According to a new report from the Institute for Energy Economics and Energy Finance, Europe’s gas consumption in 2023 was the lowest in 10 years, as efficiency measures and renewable energy deployment have driven demand down 20 per cent since Russia’s invasion of Ukraine. And for all the fear mongering about soaring gas prices, they’re actually trading where they were before the invasion. As a result, the institute is forecasting that Europe’s LNG demand will peak in 2025 and start falling precipitously from there.

“Two years on from Russia’s invasion of Ukraine, Europe’s energy system is more diversified and resilient. The crisis has been controlled to an extent, efficiency measures have been scaled up and renewables and heat pump installations have accelerated. This has set up the continent to continue reducing gas demand,” said Ana Maria Jaller-Makarewicz, its lead energy analyst for Europe.

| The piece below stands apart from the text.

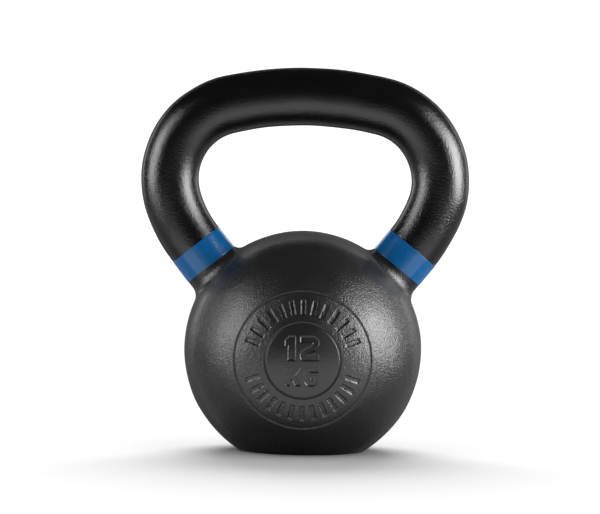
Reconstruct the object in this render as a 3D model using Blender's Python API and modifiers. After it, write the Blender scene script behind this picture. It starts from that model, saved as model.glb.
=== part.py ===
"""Cast-iron kettlebell marked 12 kg: ball and handle cast in one piece, with a colour band round each end
of the handle.

Frame: +Z up, the middle of the flat base at the origin, the handle's centreline in the XZ plane, the marked
face of the ball towards -Y. Metres.
"""

import math

import bmesh
import bpy
from mathutils import Vector

# The ball
BALL_RADIUS = 0.06925
BALL_CENTRE = Vector((0, 0, 0.05880))
BALL_SEGMENTS = 56
BALL_RINGS = 26
BASE_ROUND = 0.0018
BASE_ROUND_STEPS = 3

# The handle: a round bar bent along arcs that follow one another with a common tangent. Each arc is
# (radius, degrees at which it ends, points), counted from level at the middle of the grip. A straight
# with the last arc's direction carries on into the ball.
BAR_RADIUS = 0.01686
BAR_TOP_Z = 0.20640
BAR_ARCS = ((0.1964, 13.1, 4), (0.0446, 108.2, 11), (0.0783, 128.8, 3))
BAR_BEVEL_RESOLUTION = 16

# The hollow where the bar runs into the ball: wider on the outside of the leg than in the window
FILLET_MEAN = 0.0047
FILLET_SWING = 0.0023
FILLET_STEPS = 4
FILLET_PART = 0.80
DIP = 0.0006
ROOT_DEPTH = 0.0080

# The colour bands: a thin strip wrapped round the bar in a shallow seat, its ends meeting at the back. Each
# lies on the straight, just below where the last arc ends.
BAND_START = 0.0005
BAND_WIDTH = 0.0146
BAND_THICKNESS = 0.0003
BAND_PROUD = 0.00015
SEAM_GAP = 0.0006
CLEARANCE = 0.0003
SEAT_WALL = 0.00004

# The two fine grooves that ring the marking on the front of the ball, and how far their middle is
# below the ball's
RING_RADII = (0.0386, 0.0212)
RING_GROOVE_DEPTH = 0.0006
RING_GROOVE_SIDES = 6
RING_FALL = 0.0034

BLACK_POWDER_COAT = (0.012, 0.012, 0.013, 1.0)
BLUE_VINYL = (0.003, 0.110, 0.310, 1.0)


def clear_scene():
    for thing in list(bpy.data.objects):
        bpy.data.objects.remove(thing)


def new_collection(name):
    made = bpy.data.collections.new(name)
    bpy.context.scene.collection.children.link(made)
    return made


def new_material(name, colour, roughness, metallic):
    made = bpy.data.materials.new(name)
    made.use_nodes = True
    shader = made.node_tree.nodes["Principled BSDF"]
    shader.inputs["Base Color"].default_value = colour
    shader.inputs["Roughness"].default_value = roughness
    shader.inputs["Metallic"].default_value = metallic
    return made


def add_object(name, mesh, collection, material=None):
    made = bpy.data.objects.new(name, mesh)
    collection.objects.link(made)
    if material:
        mesh.materials.clear()
        mesh.materials.append(material)
    return made


def add_boolean(target, other, operation):
    step = target.modifiers.new(f"{operation.lower()} {other.name}", "BOOLEAN")
    step.operation = operation
    step.solver = "EXACT"
    step.object = other


def as_cutter(thing, name, cutters):
    """Move an object into the cutters' collection, out of the render."""
    for home in list(thing.users_collection):
        home.objects.unlink(thing)
    cutters.objects.link(thing)
    thing.name = name
    thing.hide_render = True
    thing.display_type = "WIRE"
    return thing


# The handle's centreline


def outward_at(angle):
    """Away from the window, where the centreline has turned down by angle."""
    return Vector((math.sin(angle), 0, math.cos(angle)))


def direction_at(angle):
    return Vector((math.cos(angle), 0, -math.sin(angle)))


def centreline(distance):
    """(place, angle) on the +X side, at a distance along the centreline from the middle of the grip."""
    place = Vector((0, 0, BAR_TOP_Z))
    angle = 0.0
    left = distance
    for radius, end, _ in BAR_ARCS:
        turn = min(math.radians(end) - angle, left / radius)
        centre = place - radius * outward_at(angle)
        angle += turn
        place = centre + radius * outward_at(angle)
        left -= radius * turn
    return place + left * direction_at(angle), angle


def arc_ends():
    """Distance along the centreline at which each arc ends."""
    ends = []
    reached = 0.0
    start = 0.0
    for radius, end, _ in BAR_ARCS:
        reached += radius * math.radians(end - start)
        start = end
        ends.append(reached)
    return ends


def band_span(margin=0.0):
    """Distances along the centreline of the band's two edges, moved apart by a margin at each edge."""
    start = arc_ends()[-1] + BAND_START
    return start - margin, start + BAND_WIDTH + margin


def evenly(start, end, count):
    return [start + (end - start) * i / count for i in range(count + 1)]


def bar_stations():
    """(distance, radius) down the +X side: the grip, the shoulder, the leg and the band's seat."""
    stations = [(0.0, BAR_RADIUS)]
    start = 0.0
    for (_, _, points), end in zip(BAR_ARCS, arc_ends()):
        stations += [(distance, BAR_RADIUS) for distance in evenly(start, end, points)[1:]]
        start = end
    seat_start, seat_end = band_span(CLEARANCE)
    seat_radius = BAR_RADIUS + BAND_PROUD - BAND_THICKNESS - CLEARANCE
    stations.append((seat_start - SEAT_WALL, BAR_RADIUS))
    stations.append((seat_start, seat_radius))
    stations.append((seat_end, seat_radius))
    stations.append((seat_end + SEAT_WALL, BAR_RADIUS))
    return stations


def swept_mesh(name, places_and_radii):
    """An open round tube through the places, as a mesh."""
    curve = bpy.data.curves.new(name, "CURVE")
    curve.dimensions = "3D"
    curve.bevel_depth = 1.0
    curve.bevel_resolution = BAR_BEVEL_RESOLUTION
    spline = curve.splines.new("POLY")
    spline.points.add(len(places_and_radii) - 1)
    for point, (place, radius) in zip(spline.points, places_and_radii):
        point.co = (*place, 1)
        point.radius = radius
    guide = bpy.data.objects.new(name, curve)
    bpy.context.scene.collection.objects.link(guide)
    graph = bpy.context.evaluated_depsgraph_get()
    mesh = bpy.data.meshes.new_from_object(guide.evaluated_get(graph))
    bpy.data.objects.remove(guide)
    mesh.name = name
    return mesh


# The hollow where the bar runs into the ball


def fillet_point(turn, step):
    """A point of the hollow on the +X side. Turn 0 faces away from the window, and 90 degrees faces back.

    The hollow's section there is part of a circle that touches the bar and the ball. Step 0 is on the bar,
    and the one after FILLET_STEPS is just under the ball's skin.
    """
    start, angle = centreline(arc_ends()[-1])
    direction = direction_at(angle)
    size = FILLET_MEAN + FILLET_SWING * math.cos(turn)
    normal = math.cos(turn) * outward_at(angle) + math.sin(turn) * Vector((0, 1, 0))
    offset = start - BALL_CENTRE + (BAR_RADIUS + size) * normal
    along = offset.dot(direction)
    travel = -along - math.sqrt(along ** 2 - offset.length_squared + (BALL_RADIUS + size) ** 2)
    circle_centre = BALL_CENTRE + offset + travel * direction
    to_ball = (BALL_CENTRE - circle_centre).normalized()
    opening = math.pi - normal.angle(to_ball)
    side = (to_ball + math.cos(opening) * normal).normalized()
    sweep = FILLET_PART * opening * min(step, FILLET_STEPS) / FILLET_STEPS
    point = circle_centre + size * (math.sin(sweep) * side - math.cos(sweep) * normal)
    if step > FILLET_STEPS:
        heading = math.cos(sweep) * side + math.sin(sweep) * normal
        up = point - BALL_CENTRE
        point += heading * (up.length - BALL_RADIUS + DIP) / -heading.dot(up.normalized())
    return point


def flare_into_ball(work, turn_layer, side):
    """Carry the bar's open end on that side (1 or -1) through the hollow and close it inside the ball."""
    edges = [edge for edge in work.edges if edge.is_boundary and side * edge.verts[0].co.x > 0]
    for step in range(FILLET_STEPS + 2):
        grown = bmesh.ops.extrude_edge_only(work, edges=edges)["geom"]
        for vertex in (part for part in grown if isinstance(part, bmesh.types.BMVert)):
            vertex.co = fillet_point(vertex[turn_layer], step)
            vertex.co.x *= side
        edges = [part for part in grown if isinstance(part, bmesh.types.BMEdge) and part.is_boundary]
    cap = bmesh.ops.edgeloop_fill(work, edges=edges)["faces"]
    tip = bmesh.ops.poke(work, faces=cap)["verts"][0]
    tip.co += (BALL_CENTRE - tip.co).normalized() * ROOT_DEPTH


def handle_mesh():
    """The bar, bent and seated for the bands, with its two ends flared into the ball."""
    half = [(centreline(distance)[0], radius) for distance, radius in bar_stations()]
    other_half = [(Vector((-place.x, 0, place.z)), radius) for place, radius in reversed(half[1:])]
    mesh = swept_mesh("handle", other_half + half)
    end_place, end_angle = centreline(bar_stations()[-1][0])
    work = bmesh.new()
    work.from_mesh(mesh)
    turn_layer = work.verts.layers.float.new("turn")
    for vertex in work.verts:
        offset = Vector((abs(vertex.co.x), vertex.co.y, vertex.co.z)) - end_place
        vertex[turn_layer] = math.atan2(offset.y, offset.dot(outward_at(end_angle)))
    for side in (1, -1):
        flare_into_ball(work, turn_layer, side)
    bmesh.ops.recalc_face_normals(work, faces=work.faces)
    work.to_mesh(mesh)
    work.free()
    mesh.shade_smooth()
    return mesh


# The ball


def ball_profile():
    """Outline of the ball in the XZ plane, from its top down to the middle of the flat base."""
    rise = BASE_ROUND - BALL_CENTRE.z
    reach = math.sqrt((BALL_RADIUS - BASE_ROUND) ** 2 - rise ** 2)
    edge = math.atan2(reach, rise)
    points = []
    for angle in evenly(0.0, edge, BALL_RINGS):
        points.append((BALL_RADIUS * math.sin(angle), BALL_CENTRE.z + BALL_RADIUS * math.cos(angle)))
    for angle in evenly(edge, math.pi, BASE_ROUND_STEPS)[1:]:
        points.append((reach + BASE_ROUND * math.sin(angle), BASE_ROUND + BASE_ROUND * math.cos(angle)))
    points.append((0.0, 0.0))
    return points


def add_ball(name, collection, material):
    profile = ball_profile()
    mesh = bpy.data.meshes.new(name)
    edges = [(i, i + 1) for i in range(len(profile) - 1)]
    mesh.from_pydata([(x, 0, z) for x, z in profile], edges, [])
    made = add_object(name, mesh, collection, material)
    turn = made.modifiers.new("turn", "SCREW")
    turn.steps = BALL_SEGMENTS
    turn.render_steps = BALL_SEGMENTS
    turn.use_merge_vertices = True
    turn.merge_threshold = 0.00001
    return made


def add_ring_cutter(radius, cutters):
    """A thin ring whose middle line lies on the front of the ball."""
    depth = math.sqrt(BALL_RADIUS ** 2 - radius ** 2)
    drop = math.asin(RING_FALL / depth)
    facing = Vector((0, -math.cos(drop), -math.sin(drop)))
    bpy.ops.mesh.primitive_torus_add(
        major_radius=radius,
        minor_radius=RING_GROOVE_DEPTH,
        major_segments=BALL_SEGMENTS,
        minor_segments=RING_GROOVE_SIDES,
        location=BALL_CENTRE + depth * facing,
        rotation=(math.pi / 2 + drop, 0, 0),
    )
    return as_cutter(bpy.context.object, f"ring_{round(radius * 1000)}_mm", cutters)


# The sub-parts


def build_casting(collection, cutters, material):
    body = add_ball("cast_iron_body", collection, material)
    handle = as_cutter(add_object("handle", handle_mesh(), collection), "handle", cutters)
    add_boolean(body, handle, "UNION")
    for radius in RING_RADII:
        add_boolean(body, add_ring_cutter(radius, cutters), "DIFFERENCE")


def build_band(name, side, collection, cutters, material):
    """A wrapped strip: a tube at the band's outer skin, given its thickness inwards and slit at the back."""
    stations = []
    for distance in band_span():
        place, angle = centreline(distance)
        place.x *= side
        stations.append((place, BAR_RADIUS + BAND_PROUD))
    mesh = swept_mesh(name, stations)
    mesh.shade_smooth()
    band = add_object(name, mesh, collection, material)
    thicken = band.modifiers.new("thickness", "SOLIDIFY")
    thicken.thickness = BAND_THICKNESS
    thicken.offset = -1.0

    middle = (stations[0][0] + stations[1][0]) / 2
    bpy.ops.mesh.primitive_cube_add(
        size=1.0,
        location=middle + Vector((0, BAR_RADIUS, 0)),
        rotation=(0, side * (angle - math.pi / 2), 0),
        scale=(SEAM_GAP, 0.01, 2 * BAND_WIDTH),
    )
    slit = as_cutter(bpy.context.object, f"{name}_slit", cutters)
    add_boolean(band, slit, "DIFFERENCE")


def main():
    clear_scene()
    kettlebell = new_collection("kettlebell_12_kg")
    cutters = new_collection("cutters")
    black = new_material("black_powder_coated_cast_iron", BLACK_POWDER_COAT, 0.55, 0.0)
    blue = new_material("blue_vinyl_band", BLUE_VINYL, 0.30, 0.0)
    build_casting(kettlebell, cutters, black)
    build_band("left_colour_band", -1, kettlebell, cutters, blue)
    build_band("right_colour_band", 1, kettlebell, cutters, blue)


main()
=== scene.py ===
import math

import bmesh
import bpy
import numpy as np
from mathutils import Matrix, Vector
from mathutils.geometry import delaunay_2d_cdt


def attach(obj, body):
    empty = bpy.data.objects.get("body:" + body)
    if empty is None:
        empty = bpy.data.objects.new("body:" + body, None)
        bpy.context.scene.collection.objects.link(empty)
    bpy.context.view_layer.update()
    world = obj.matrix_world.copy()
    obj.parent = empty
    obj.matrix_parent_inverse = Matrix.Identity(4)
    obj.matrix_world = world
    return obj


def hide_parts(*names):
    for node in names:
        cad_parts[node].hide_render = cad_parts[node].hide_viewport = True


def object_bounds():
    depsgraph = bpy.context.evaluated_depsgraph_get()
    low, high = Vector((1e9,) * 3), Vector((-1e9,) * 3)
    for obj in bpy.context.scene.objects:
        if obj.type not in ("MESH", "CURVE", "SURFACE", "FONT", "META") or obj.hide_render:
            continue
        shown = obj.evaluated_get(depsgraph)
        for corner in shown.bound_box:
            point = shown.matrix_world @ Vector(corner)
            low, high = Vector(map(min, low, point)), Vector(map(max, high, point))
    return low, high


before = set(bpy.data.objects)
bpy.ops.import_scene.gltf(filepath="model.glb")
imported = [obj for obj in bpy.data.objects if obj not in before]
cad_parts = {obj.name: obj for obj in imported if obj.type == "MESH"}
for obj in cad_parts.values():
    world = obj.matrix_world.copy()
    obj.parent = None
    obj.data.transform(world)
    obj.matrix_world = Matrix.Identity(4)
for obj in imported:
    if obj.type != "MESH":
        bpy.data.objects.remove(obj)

cadLow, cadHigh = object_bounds()
mm = 0.001


# helpers: colours, nodes, vectors, meshes

def linearColour(hexCode):
    # sRGB hex to linear: divided by 12.92 near black, a power of 2.4 above
    channels = np.array([int(hexCode[i:i + 2], 16) for i in (1, 3, 5)]) / 255
    bent = np.where(channels <= 0.04045, channels / 12.92, ((channels + 0.055) / 1.055) ** 2.4)
    return (*bent.tolist(), 1.0)


def addNode(tree, kind, settings=None, links=None):
    # settings: attribute or input name to value; links: input name or number to an output socket
    node = tree.nodes.new(kind)
    for name, value in (settings or {}).items():
        if isinstance(name, str) and hasattr(node, name):
            setattr(node, name, value)
        else:
            node.inputs[name].default_value = value
    for name, source in (links or {}).items():
        tree.links.new(source, node.inputs[name])
    return node


def startMaterial(name):
    # an empty node material, and its tree
    material = bpy.data.materials.new(name)
    material.use_nodes = True
    material.node_tree.nodes.clear()
    return material, material.node_tree


def unit(vectors):
    # each vector divided by its length
    return vectors / np.linalg.norm(vectors, axis=-1, keepdims=True)


def smoothRamp(x):
    # 0 below 0, 1 above 1, and 3x^2 - 2x^3 between
    x = np.clip(x, 0, 1)
    return x * x * (3 - 2 * x)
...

I have no doubt that the LNG enthusiasts will simply fade into the metaphorical bushes here, Homer Simpson-style, and find a new way to justify their belief in ever-expanding production. But as the world continues to decarbonize and decouple itself from its dependence on fossil fuels, those are going to become increasingly rare — if not soon extinct.

Pierre Poilievre needs to look before he tweets

When a column about “climate tyranny” begins with the invocation of a slippery slope argument and a defence of someone's right to smoke cigarettes, you know you're in for a doozy. Adam Pankratz’s National Post diatribe didn’t disappoint on that front, either, as it managed to connect Steven Guilbeault’s silly remark about federal road building to an apparent desire on his part for “deindustrialization” and the shuttering of “towns and businesses.”

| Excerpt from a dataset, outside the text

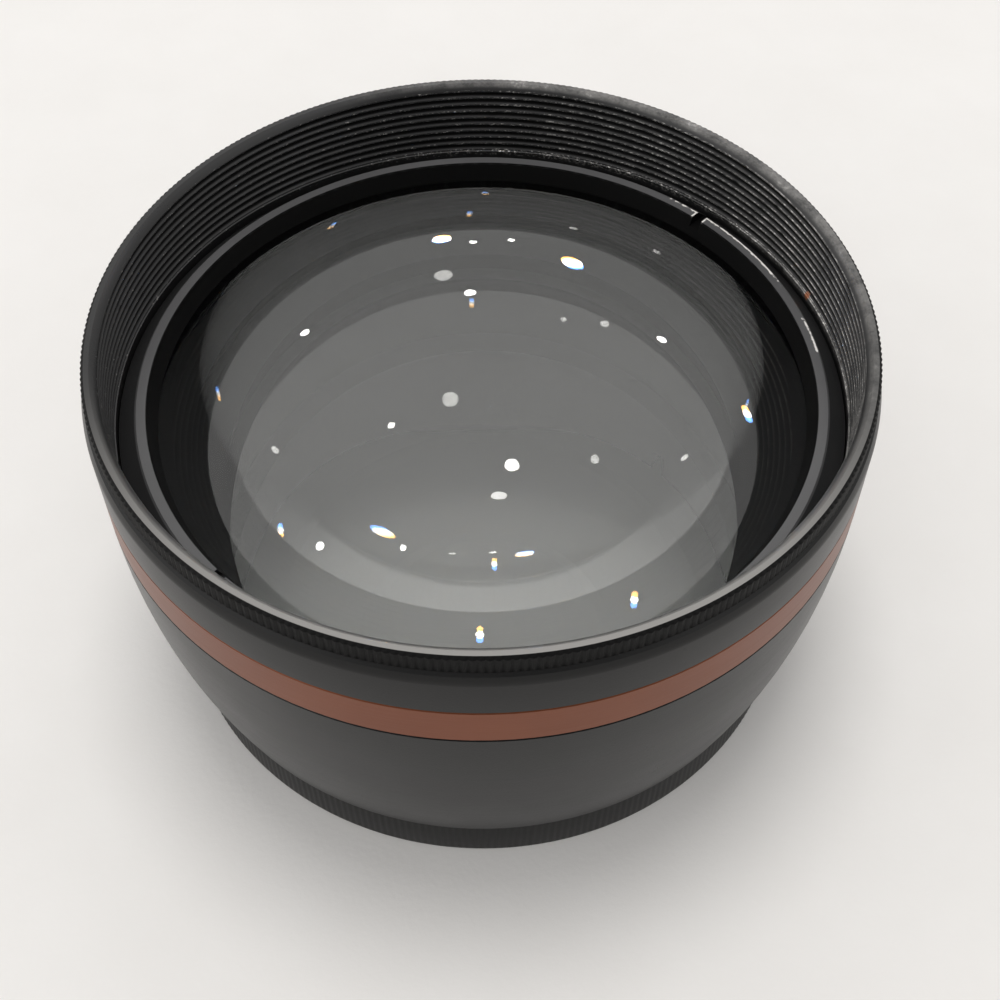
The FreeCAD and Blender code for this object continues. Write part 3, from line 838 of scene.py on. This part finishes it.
def lamp(name, place, size, power, tint=WHITE):
    """A round area lamp that looks at the lens."""
    data = bpy.data.lights.new(name, "AREA")
    data.shape = "DISK"
    data.size = size
    data.energy = power
    data.color = tint
    made = bpy.data.objects.new(name, data)
    made.location = place
    made.rotation_mode = "QUATERNION"
    made.rotation_quaternion = (LENS_MIDDLE - Vector(place)).to_track_quat("-Z", "Y")
    bpy.context.collection.objects.link(made)
    return made


overhead_lamp = lamp("overhead", (-0.01, 0.12, 1.0), 0.40, 3.4)
overhead_lamp.visible_glossy = False
overhead_lamp.visible_transmission = False
print("one lamp overhead")

# %% [markdown]
# ## Sparks in the glass
#
# Each spark is a small lamp far off, given by its bearing round the lens, its height above the horizon
# and its size. Some get a warm and a cold twin beside them, because real glass splits light into
# colours towards its edge, and a renderer with one refractive index doesn't.

# %% Sparks
SPARKS = [
    (-2, 35, 0.018), (-1, 18, 0.010), (4, 17, 0.009), (-31, 31, 0.015), (33, 33, 0.016),
    (-35, 62, 0.013), (21, 76, 0.026), (-100, 75, 0.012), (-89, 60, 0.017),
]
FRINGED = [
    (-5, 16, 0.036), (13, 22, 0.042), (-50, 27, 0.024), (53, 31, 0.024), (-177, 70, 0.022),
    (112, 60, 0.022), (165, 83, 0.016),
]


def towards(bearing, climb):
    """The direction at a bearing in degrees, clockwise from +Y seen from above, and at an elevation."""
    bearing, climb = math.radians(bearing), math.radians(climb)
    level = math.cos(climb)
    return Vector((math.sin(bearing) * level, math.cos(bearing) * level, math.sin(climb)))


def spark(name, way, size, tint=WHITE):
    """A small round lamp far off in a direction, which only mirrors and glass show."""
    place = way.normalized() * SPARK_DISTANCE
    made = lamp(name, place, size * 2, size * size * SPARK_POWER, tint=tint)
    made.visible_diffuse = False


for number, (bearing, climb, size) in enumerate(SPARKS):
    spark(f"spark_{number}", towards(bearing, climb), size)
for number, (bearing, climb, size) in enumerate(FRINGED):
    way = towards(bearing, climb)
    fringe = Vector((0, size * 0.8, 0))
    spark(f"fringed_{number}", way, size * 0.7)
    spark(f"fringed_{number}_warm", way + fringe, size * 0.6, WARM)
    spark(f"fringed_{number}_cold", way - fringe, size * 0.6, COLD)
print(len(SPARKS), "white sparks and", len(FRINGED), "with coloured fringes")

# %% [markdown]
# ## Finish
#
# The display transform is the plain one, so colours come out as they are written.

# %% Finish
bpy.context.scene.view_settings.view_transform = "Standard"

There was no actual evidence provided in support of this thesis, much less the “climate tyranny” promised in the headline, unless you include a bit of hand-waving in Germany’s direction (no mention of Russia’s invasion of Ukraine, oddly!) and the usual stuff about climate radicals and the like.

But that lack of substance and facts didn’t stop Pierre Poilievre from amping up the already absurd allegations in the piece. “Trudeau’s radical environment minister’s decision to end road building is part of a plan to deindustrialize and make us reliant on foreign dictatorships to sell us the things our government bans us from making at home,” he tweeted.

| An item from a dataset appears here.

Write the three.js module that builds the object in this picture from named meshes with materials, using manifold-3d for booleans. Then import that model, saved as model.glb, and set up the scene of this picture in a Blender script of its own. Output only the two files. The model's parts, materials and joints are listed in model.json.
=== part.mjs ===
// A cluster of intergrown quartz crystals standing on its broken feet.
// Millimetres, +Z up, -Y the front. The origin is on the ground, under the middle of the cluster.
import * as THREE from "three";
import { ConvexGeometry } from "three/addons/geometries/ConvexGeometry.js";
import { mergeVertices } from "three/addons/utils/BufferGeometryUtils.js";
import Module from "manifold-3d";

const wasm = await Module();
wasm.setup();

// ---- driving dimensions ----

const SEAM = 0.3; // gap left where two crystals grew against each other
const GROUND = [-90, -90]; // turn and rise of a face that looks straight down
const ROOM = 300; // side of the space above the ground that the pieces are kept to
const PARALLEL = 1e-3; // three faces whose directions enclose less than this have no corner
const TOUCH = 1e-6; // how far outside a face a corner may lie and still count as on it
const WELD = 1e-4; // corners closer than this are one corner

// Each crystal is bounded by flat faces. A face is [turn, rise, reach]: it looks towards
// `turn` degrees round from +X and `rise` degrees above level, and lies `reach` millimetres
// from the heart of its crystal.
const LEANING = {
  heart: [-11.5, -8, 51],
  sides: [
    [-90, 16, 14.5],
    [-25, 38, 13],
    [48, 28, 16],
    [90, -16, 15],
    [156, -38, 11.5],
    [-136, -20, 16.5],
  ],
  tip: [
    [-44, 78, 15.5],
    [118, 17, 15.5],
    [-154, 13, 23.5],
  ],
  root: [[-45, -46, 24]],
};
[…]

There is, to be clear, no evidence of said “plan to deindustrialize”, much less one that wants to make us reliant on “foreign dictatorships.” I have to assume this is part of his familiar complaint about one refinery in Eastern Canada importing oil from Saudi Arabia, even though its owners have said they wouldn’t replace it with Canadian barrels even if they were available. Either way, it would be nice if the leader of Canada’s official Opposition could stop amplifying these low-rent conspiracy theories, and if one of Canada’s largest (and most heavily subsidized) newspapers could stop printing them.

The Wrap

It’s fire season … in February? That’s the news out of Alberta, where 2024 looks poised to make 2023’s record fire season look like a warm-up act. As John Vaillant wrote in his must-read book Fire Weather, this could become the new normal in short order. "Should the feedback loop of heating and drying continue to intensify, there is in our future a potentially winter-less scenario in which fire weather is the only weather, and ‘fire season’ never ends."

And because I’ve always been a fan of Texas Monthly, here’s a wild story about an oil and gas titan who’s using his faith to shape that state’s politics. If you ever needed another reminder of why keeping money out of public life is essential to protecting the health of our democracy, this should do the trick.